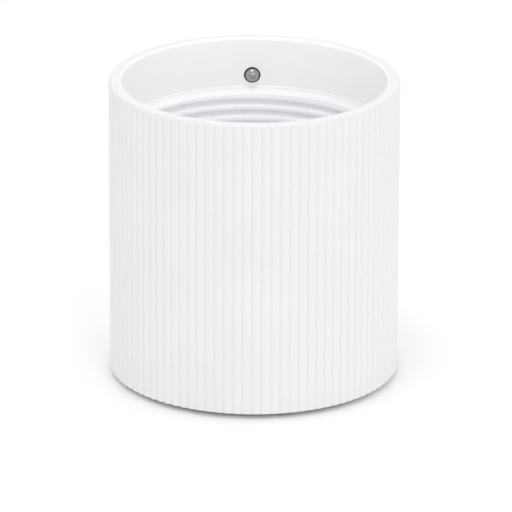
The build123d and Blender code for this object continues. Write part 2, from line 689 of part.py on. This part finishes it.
# Pairing button: a domed metal cap with a flange behind the collar wall
with BuildPart() as pairing_button:
    with BuildSketch(Plane.YZ):
        with BuildLine():
            Polyline(
                (BUTTON_TIP_Y, 0),
                (BUTTON_FLANGE_BACK, 0),
                (BUTTON_FLANGE_BACK, BUTTON_FLANGE),
                (BUTTON_FLANGE_FRONT, BUTTON_FLANGE),
                (BUTTON_FLANGE_FRONT, BUTTON_RADIUS),
                (BUTTON_BROW_Y, BUTTON_RADIUS),
            )
            brow_height = BUTTON_BROW_Y - BUTTON_TIP_Y
            dome_radius = (BUTTON_RADIUS**2 + brow_height**2) / (2 * brow_height)
            RadiusArc((BUTTON_BROW_Y, BUTTON_RADIUS), (BUTTON_TIP_Y, 0), -dome_radius)
        make_face()
    revolve(axis=Axis.Y)
save(pairing_button.part.translate((0, 0, BUTTON_Z)), "pairing_button")

# Button seal: a dark soft ring that fills the gap between the cap and its hole
with BuildPart() as button_seal:
    with BuildSketch(Plane.XZ.offset(-BUTTON_POCKET_Y)):
        with Locations((0, BUTTON_Z)):
            Circle(BUTTON_HOLE)
            Circle(SEAL_BORE, mode=Mode.SUBTRACT)
    extrude(amount=BUTTON_POCKET_Y - SEAL_FRONT_Y)
save(button_seal.part, "button_seal")

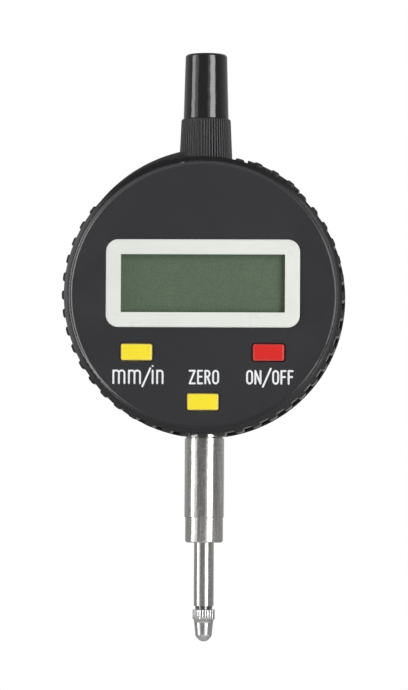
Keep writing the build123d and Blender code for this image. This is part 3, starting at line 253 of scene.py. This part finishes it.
def face(slot):
    """The face plate's plastic: its convex rim is glossier, and outside its inner slope its colour is
    darkened as painted shade.
    """
    finish = plastic(slot, 0.38, 0.16, 0.004, 0.05, deep=0.68)
    body = finish.shader.inputs["Base Color"].links[0].from_socket
    far = finish.from_case_axis()
    # Painted shade: the rim's band outside its inner slope is darkened, with a gloss of its own
    outer = finish.spread(far, 0, 1, RIM_FOOT_R + 0.6 * MM, RIM_FOOT_R + 0.85 * MM)
    finish.feed("Base Color", finish.blend(outer, body, shade(COLOURS[slot], 0.3)))
    slope = finish.spread(far, 0, 1, RIM_FOOT_R, RIM_FOOT_R + 0.1 * MM)
    gloss = finish.blend(slope, grey(0.38), grey(0.18))
    finish.feed("Roughness", finish.blend(outer, gloss, grey(0.28)))
    sheen = finish.blend(slope, grey(0.35), grey(0.7))
    finish.feed("Specular IOR Level", finish.blend(outer, sheen, grey(0.42)))
    return finish


def case(slot):
    """The case's plastic, with painted shade on the flange at the foot of the gaps between the ribs."""
    # Its edges turn lighter than other plastics' edges; beyond wearing, this is a painted highlight on
    # the rib and flange edges
    finish = plastic(slot, 0.42, 0.2, 0.008, edge_mm=0.3, wear_and_highlight=1.0, shine=0.4, rub_and_highlight=0.3, groove_mm=0.5)
    body = finish.shader.inputs["Base Color"].links[0].from_socket
    split = finish.add("ShaderNodeSeparateXYZ")
    finish.tree.links.new(finish.place, split.inputs[0])
    depth = split.outputs["Y"]
    far = finish.from_case_axis()
    housing = [v.co for v in frame["nodes"]["housing"].data.vertices]
    flange_y = min(v.y for v in housing if hypot(v.x, v.z - CASE_Z) > RIB_R + 0.05 * MM)
    # Painted shade: the flange's front between the ribs, where their shadow falls, is darkened and given
    # less shine
    painted_gap_shade = finish.times(finish.spread(depth, 0, 1, flange_y - 1.2 * MM, flange_y - 0.2 * MM),
                           finish.spread(depth, 1, 0, flange_y + 0.1 * MM, flange_y + 0.2 * MM),
                           finish.spread(far, 0, 1, WALL_R - 0.1 * MM, WALL_R),
                           finish.spread(far, 1, 0, WALL_R + 0.25 * MM, WALL_R + 0.4 * MM))
    finish.feed("Base Color", finish.blend(painted_gap_shade, body, shade(COLOURS[slot], 0.25)))
    finish.feed("Specular IOR Level", finish.spread(painted_gap_shade, 0.4, 0.08, 0, 1))
    return finish


def metal(slot, rough=0.2, lines_mm=0.03, depth_mm=0.0008, mottle=0.06, stretch=(40, 40, 1), streak=0.0):
    """Ground or turned metal: fine lines drawn out round the piece, with faint cloudy handling marks
    and, with streak, darker and lighter streaks and specks drawn out along it."""
    finish = Finish(slot)
    normal = finish.round_edges(METAL_EDGE_MM)[0]
    body = finish.tint(finish.noise(2.5, 4), COLOURS[slot], 1 - mottle, 1 + mottle)
    if streak:
        drawn = finish.tint(finish.noise(0.3, 3, (1, 1, 14)), COLOURS[slot], 1 - streak, 1 + streak)
        strong = streak * 1.3
        specks = finish.tint(finish.noise(0.28, 2, (1, 1, 1.6)), COLOURS[slot], 1 - strong, 1 + strong)
        body = finish.blend(0.6, body, finish.blend(0.45, drawn, specks))
    finish.feed("Base Color", body)
    finish.feed("Roughness", finish.spread(finish.noise(1.2, 4), rough - 0.04, rough + 0.05))
    lines = finish.bump(finish.noise(lines_mm, 2, stretch), depth_mm, normal)
    if streak:
        lines = finish.bump(finish.noise(0.32, 2, (1, 1, 1.5)), streak * 0.006, lines)
    finish.feed("Normal", lines)
    finish.set(Metallic=1.0)
    return finish


def pane():
    """Clear moulded pane: seen through, with a faint reflection from its outside."""
    finish = Finish("clear_pane")
    tree = finish.tree
    clear = finish.add("ShaderNodeBsdfTransparent")
    clear.inputs["Color"].default_value = (0.98, 0.99, 0.98, 1)
    gloss = finish.add("ShaderNodeBsdfGlossy")
    tree.links.new(finish.spread(finish.noise(6.0, 3), 0.03, 0.07), gloss.inputs["Roughness"])
    gleam = finish.add("ShaderNodeFresnel")
    gleam.inputs["IOR"].default_value = 1.45
    inside = finish.add("ShaderNodeNewGeometry").outputs["Backfacing"]
    share = finish.times(gleam.outputs["Fac"], finish.spread(inside, 1, 0, 0, 1))
    mix = finish.add("ShaderNodeMixShader")
    for socket, source in enumerate((share, clear.outputs[0], gloss.outputs[0])):
        tree.links.new(source, mix.inputs[socket])
    tree.links.new(mix.outputs[0], tree.nodes["Material Output"].inputs["Surface"])
    return finish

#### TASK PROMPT
The records above should all be quoted exactly, please.

#### SOLUTION TO THIS PROBLEM
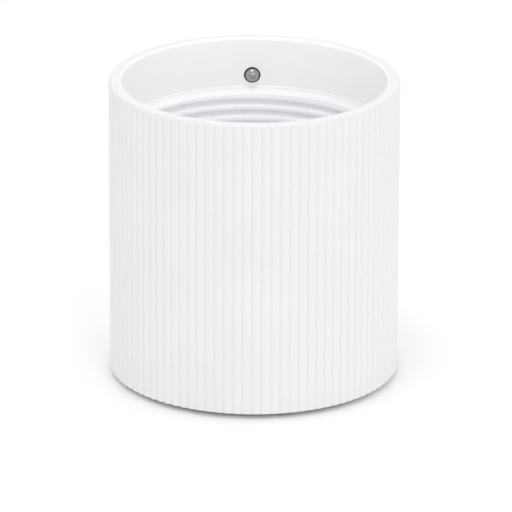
The build123d and Blender code for this object continues. Write part 2, from line 689 of part.py on. This part finishes it.
# Pairing button: a domed metal cap with a flange behind the collar wall
with BuildPart() as pairing_button:
    with BuildSketch(Plane.YZ):
        with BuildLine():
            Polyline(
                (BUTTON_TIP_Y, 0),
                (BUTTON_FLANGE_BACK, 0),
                (BUTTON_FLANGE_BACK, BUTTON_FLANGE),
                (BUTTON_FLANGE_FRONT, BUTTON_FLANGE),
                (BUTTON_FLANGE_FRONT, BUTTON_RADIUS),
                (BUTTON_BROW_Y, BUTTON_RADIUS),
            )
            brow_height = BUTTON_BROW_Y - BUTTON_TIP_Y
            dome_radius = (BUTTON_RADIUS**2 + brow_height**2) / (2 * brow_height)
            RadiusArc((BUTTON_BROW_Y, BUTTON_RADIUS), (BUTTON_TIP_Y, 0), -dome_radius)
        make_face()
    revolve(axis=Axis.Y)
save(pairing_button.part.translate((0, 0, BUTTON_Z)), "pairing_button")

# Button seal: a dark soft ring that fills the gap between the cap and its hole
with BuildPart() as button_seal:
    with BuildSketch(Plane.XZ.offset(-BUTTON_POCKET_Y)):
        with Locations((0, BUTTON_Z)):
            Circle(BUTTON_HOLE)
            Circle(SEAL_BORE, mode=Mode.SUBTRACT)
    extrude(amount=BUTTON_POCKET_Y - SEAL_FRONT_Y)
save(button_seal.part, "button_seal")

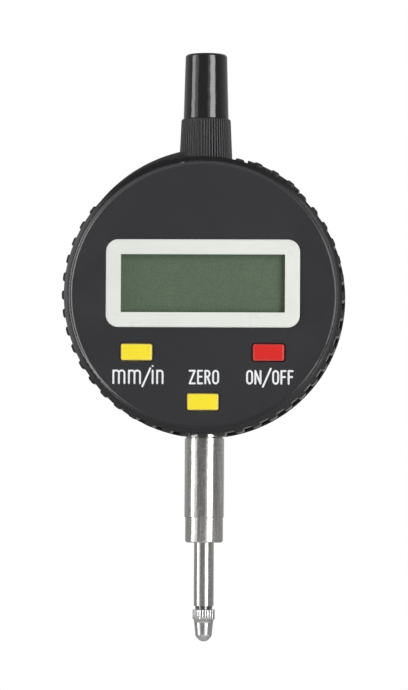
Keep writing the build123d and Blender code for this image. This is part 3, starting at line 253 of scene.py. This part finishes it.
def face(slot):
    """The face plate's plastic: its convex rim is glossier, and outside its inner slope its colour is
    darkened as painted shade.
    """
    finish = plastic(slot, 0.38, 0.16, 0.004, 0.05, deep=0.68)
    body = finish.shader.inputs["Base Color"].links[0].from_socket
    far = finish.from_case_axis()
    # Painted shade: the rim's band outside its inner slope is darkened, with a gloss of its own
    outer = finish.spread(far, 0, 1, RIM_FOOT_R + 0.6 * MM, RIM_FOOT_R + 0.85 * MM)
    finish.feed("Base Color", finish.blend(outer, body, shade(COLOURS[slot], 0.3)))
    slope = finish.spread(far, 0, 1, RIM_FOOT_R, RIM_FOOT_R + 0.1 * MM)
    gloss = finish.blend(slope, grey(0.38), grey(0.18))
    finish.feed("Roughness", finish.blend(outer, gloss, grey(0.28)))
    sheen = finish.blend(slope, grey(0.35), grey(0.7))
    finish.feed("Specular IOR Level", finish.blend(outer, sheen, grey(0.42)))
    return finish


def case(slot):
    """The case's plastic, with painted shade on the flange at the foot of the gaps between the ribs."""
    # Its edges turn lighter than other plastics' edges; beyond wearing, this is a painted highlight on
    # the rib and flange edges
    finish = plastic(slot, 0.42, 0.2, 0.008, edge_mm=0.3, wear_and_highlight=1.0, shine=0.4, rub_and_highlight=0.3, groove_mm=0.5)
    body = finish.shader.inputs["Base Color"].links[0].from_socket
    split = finish.add("ShaderNodeSeparateXYZ")
    finish.tree.links.new(finish.place, split.inputs[0])
    depth = split.outputs["Y"]
    far = finish.from_case_axis()
    housing = [v.co for v in frame["nodes"]["housing"].data.vertices]
    flange_y = min(v.y for v in housing if hypot(v.x, v.z - CASE_Z) > RIB_R + 0.05 * MM)
    # Painted shade: the flange's front between the ribs, where their shadow falls, is darkened and given
    # less shine
    painted_gap_shade = finish.times(finish.spread(depth, 0, 1, flange_y - 1.2 * MM, flange_y - 0.2 * MM),
                           finish.spread(depth, 1, 0, flange_y + 0.1 * MM, flange_y + 0.2 * MM),
                           finish.spread(far, 0, 1, WALL_R - 0.1 * MM, WALL_R),
                           finish.spread(far, 1, 0, WALL_R + 0.25 * MM, WALL_R + 0.4 * MM))
    finish.feed("Base Color", finish.blend(painted_gap_shade, body, shade(COLOURS[slot], 0.25)))
    finish.feed("Specular IOR Level", finish.spread(painted_gap_shade, 0.4, 0.08, 0, 1))
    return finish


def metal(slot, rough=0.2, lines_mm=0.03, depth_mm=0.0008, mottle=0.06, stretch=(40, 40, 1), streak=0.0):
    """Ground or turned metal: fine lines drawn out round the piece, with faint cloudy handling marks
    and, with streak, darker and lighter streaks and specks drawn out along it."""
    finish = Finish(slot)
    normal = finish.round_edges(METAL_EDGE_MM)[0]
    body = finish.tint(finish.noise(2.5, 4), COLOURS[slot], 1 - mottle, 1 + mottle)
    if streak:
        drawn = finish.tint(finish.noise(0.3, 3, (1, 1, 14)), COLOURS[slot], 1 - streak, 1 + streak)
        strong = streak * 1.3
        specks = finish.tint(finish.noise(0.28, 2, (1, 1, 1.6)), COLOURS[slot], 1 - strong, 1 + strong)
        body = finish.blend(0.6, body, finish.blend(0.45, drawn, specks))
    finish.feed("Base Color", body)
    finish.feed("Roughness", finish.spread(finish.noise(1.2, 4), rough - 0.04, rough + 0.05))
    lines = finish.bump(finish.noise(lines_mm, 2, stretch), depth_mm, normal)
    if streak:
        lines = finish.bump(finish.noise(0.32, 2, (1, 1, 1.5)), streak * 0.006, lines)
    finish.feed("Normal", lines)
    finish.set(Metallic=1.0)
    return finish


def pane():
    """Clear moulded pane: seen through, with a faint reflection from its outside."""
    finish = Finish("clear_pane")
    tree = finish.tree
    clear = finish.add("ShaderNodeBsdfTransparent")
    clear.inputs["Color"].default_value = (0.98, 0.99, 0.98, 1)
    gloss = finish.add("ShaderNodeBsdfGlossy")
    tree.links.new(finish.spread(finish.noise(6.0, 3), 0.03, 0.07), gloss.inputs["Roughness"])
    gleam = finish.add("ShaderNodeFresnel")
    gleam.inputs["IOR"].default_value = 1.45
    inside = finish.add("ShaderNodeNewGeometry").outputs["Backfacing"]
    share = finish.times(gleam.outputs["Fac"], finish.spread(inside, 1, 0, 0, 1))
    mix = finish.add("ShaderNodeMixShader")
    for socket, source in enumerate((share, clear.outputs[0], gloss.outputs[0])):
        tree.links.new(source, mix.inputs[socket])
    tree.links.new(mix.outputs[0], tree.nodes["Material Output"].inputs["Surface"])
    return finish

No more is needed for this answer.